Classics and Religious Studies, Department of

 

Date of this Version

4-2003

Comments

Published in Religious Studies Review 29:2 (April 2003), pp. 167-170. Published by Wiley-Blackwell on behalf of the Council of Societies for the Study of Religion. Used by permission. http://www.wiley.com/bw/journal.asp?ref=0319-485X

Abstract

The aim of the Encyclopedia of the Dead Sea Scrolls, according to its editors, is “to encompass all scholarship on the scrolls to date, making use of the research of many scholars of international reputation” (x). The word “scrolls” is used here in its broad meaning to refer to all the collections of ancient manuscripts found in the region of the Dead Sea and the Judaean wilderness in the twentieth century. These collections include the Qumran Scrolls, the Samaria Papyri, the Bar Kokhba texts, Masada and Khirbet Mird. Thus, although the Encyclopedia is more limited in geographical and chronological scope than, say, a biblical encyclopedia, a wider variety of topics is covered than would be the case if the editors had chosen to limit the Encyclopedia to the Qumran Scrolls.
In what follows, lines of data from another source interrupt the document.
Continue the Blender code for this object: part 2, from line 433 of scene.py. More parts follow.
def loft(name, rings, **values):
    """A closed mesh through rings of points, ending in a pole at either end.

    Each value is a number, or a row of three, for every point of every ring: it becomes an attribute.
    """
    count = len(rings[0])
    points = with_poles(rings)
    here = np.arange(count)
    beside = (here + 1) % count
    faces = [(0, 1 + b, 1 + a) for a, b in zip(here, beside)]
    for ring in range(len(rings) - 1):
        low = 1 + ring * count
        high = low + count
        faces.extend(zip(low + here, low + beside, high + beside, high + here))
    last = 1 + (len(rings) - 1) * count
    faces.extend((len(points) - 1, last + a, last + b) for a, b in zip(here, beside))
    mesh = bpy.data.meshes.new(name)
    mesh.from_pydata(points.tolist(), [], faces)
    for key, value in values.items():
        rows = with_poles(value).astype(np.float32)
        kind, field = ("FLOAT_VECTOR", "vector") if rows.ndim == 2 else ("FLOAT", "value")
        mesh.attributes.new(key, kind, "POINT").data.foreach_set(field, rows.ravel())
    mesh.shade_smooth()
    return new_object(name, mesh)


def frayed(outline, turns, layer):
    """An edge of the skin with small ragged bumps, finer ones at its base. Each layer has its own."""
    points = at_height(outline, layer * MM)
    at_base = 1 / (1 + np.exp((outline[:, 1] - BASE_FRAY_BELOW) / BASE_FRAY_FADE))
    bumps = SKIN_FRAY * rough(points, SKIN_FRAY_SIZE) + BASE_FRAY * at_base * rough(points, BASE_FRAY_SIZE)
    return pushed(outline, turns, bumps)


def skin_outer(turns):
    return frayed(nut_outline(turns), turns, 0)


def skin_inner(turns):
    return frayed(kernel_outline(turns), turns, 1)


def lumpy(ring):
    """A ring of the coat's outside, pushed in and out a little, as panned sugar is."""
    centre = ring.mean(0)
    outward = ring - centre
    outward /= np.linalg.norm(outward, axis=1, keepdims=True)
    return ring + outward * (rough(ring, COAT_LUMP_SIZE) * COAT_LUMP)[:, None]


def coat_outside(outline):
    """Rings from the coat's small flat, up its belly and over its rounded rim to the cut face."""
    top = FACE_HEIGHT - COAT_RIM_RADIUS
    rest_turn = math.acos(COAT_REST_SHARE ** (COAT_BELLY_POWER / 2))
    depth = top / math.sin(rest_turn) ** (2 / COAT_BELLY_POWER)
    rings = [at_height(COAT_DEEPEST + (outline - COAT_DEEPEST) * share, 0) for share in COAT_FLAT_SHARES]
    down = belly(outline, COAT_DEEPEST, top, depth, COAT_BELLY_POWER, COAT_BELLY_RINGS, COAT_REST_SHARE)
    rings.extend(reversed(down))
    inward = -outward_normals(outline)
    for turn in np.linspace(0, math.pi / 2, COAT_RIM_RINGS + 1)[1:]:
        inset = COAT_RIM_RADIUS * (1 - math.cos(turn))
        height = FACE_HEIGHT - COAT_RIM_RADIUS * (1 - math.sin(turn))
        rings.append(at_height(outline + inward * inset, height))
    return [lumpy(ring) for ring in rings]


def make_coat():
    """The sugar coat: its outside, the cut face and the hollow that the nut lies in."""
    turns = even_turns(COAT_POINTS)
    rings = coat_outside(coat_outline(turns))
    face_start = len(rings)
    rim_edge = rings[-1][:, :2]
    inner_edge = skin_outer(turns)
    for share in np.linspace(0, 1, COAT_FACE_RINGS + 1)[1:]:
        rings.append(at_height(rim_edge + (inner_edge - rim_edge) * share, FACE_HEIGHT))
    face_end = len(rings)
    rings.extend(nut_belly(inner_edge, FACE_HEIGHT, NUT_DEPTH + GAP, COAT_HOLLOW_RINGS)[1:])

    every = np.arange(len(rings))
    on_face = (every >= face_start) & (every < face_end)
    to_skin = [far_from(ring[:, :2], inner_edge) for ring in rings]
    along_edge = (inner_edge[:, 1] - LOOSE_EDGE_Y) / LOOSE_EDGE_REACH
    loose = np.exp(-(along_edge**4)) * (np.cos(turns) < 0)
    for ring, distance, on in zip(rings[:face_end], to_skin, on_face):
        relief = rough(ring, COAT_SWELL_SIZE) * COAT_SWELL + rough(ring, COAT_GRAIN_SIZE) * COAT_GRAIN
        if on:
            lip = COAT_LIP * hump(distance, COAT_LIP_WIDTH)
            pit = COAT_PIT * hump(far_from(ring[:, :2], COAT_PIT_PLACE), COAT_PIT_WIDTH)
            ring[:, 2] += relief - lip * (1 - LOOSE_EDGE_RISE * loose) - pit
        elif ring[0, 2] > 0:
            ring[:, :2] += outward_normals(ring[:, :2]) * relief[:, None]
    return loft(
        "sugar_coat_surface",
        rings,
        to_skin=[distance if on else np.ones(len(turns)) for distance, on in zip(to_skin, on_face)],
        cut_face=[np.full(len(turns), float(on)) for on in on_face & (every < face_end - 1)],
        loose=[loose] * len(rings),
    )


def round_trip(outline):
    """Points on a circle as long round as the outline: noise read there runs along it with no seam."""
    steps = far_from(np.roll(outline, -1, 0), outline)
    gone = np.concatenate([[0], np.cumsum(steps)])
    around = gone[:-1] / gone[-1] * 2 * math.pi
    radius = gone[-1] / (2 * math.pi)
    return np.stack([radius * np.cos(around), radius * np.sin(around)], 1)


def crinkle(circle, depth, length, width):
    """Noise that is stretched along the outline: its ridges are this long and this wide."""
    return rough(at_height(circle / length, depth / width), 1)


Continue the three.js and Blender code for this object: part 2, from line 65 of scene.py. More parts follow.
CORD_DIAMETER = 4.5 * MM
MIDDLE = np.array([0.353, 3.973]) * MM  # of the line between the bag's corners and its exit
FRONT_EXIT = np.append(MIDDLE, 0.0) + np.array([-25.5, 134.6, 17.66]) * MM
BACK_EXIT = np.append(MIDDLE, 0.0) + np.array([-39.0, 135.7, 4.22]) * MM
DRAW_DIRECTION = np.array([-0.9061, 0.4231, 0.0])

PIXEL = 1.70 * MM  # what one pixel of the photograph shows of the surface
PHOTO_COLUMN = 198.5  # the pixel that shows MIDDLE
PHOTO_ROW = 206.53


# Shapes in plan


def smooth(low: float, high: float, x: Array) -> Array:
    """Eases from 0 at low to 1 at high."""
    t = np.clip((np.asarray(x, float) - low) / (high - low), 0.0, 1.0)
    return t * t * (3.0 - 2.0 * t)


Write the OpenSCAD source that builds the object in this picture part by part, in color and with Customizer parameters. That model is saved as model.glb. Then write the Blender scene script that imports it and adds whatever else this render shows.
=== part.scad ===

To produce the entries on this wider range of topics, the editors have assembled a group of contributors who are, as they state, of international repute, coming not only from the United States, Canada, Australia and the United Kingdom (as would be expected in an English-language encyclopedia), but also Germany, Israel, France, the Netherlands, Denmark, Italy, Russia, Spain and Switzerland. Although many of these contributors are known as specialists in Qumran studies, others are from unrelated fields such as the morphological sciences or ethnobotany. The resulting collection of articles is truly “encyclopedic” in scope, ranging from expected topics such as “Essenes,” to the unexpected “Flora of Judea.”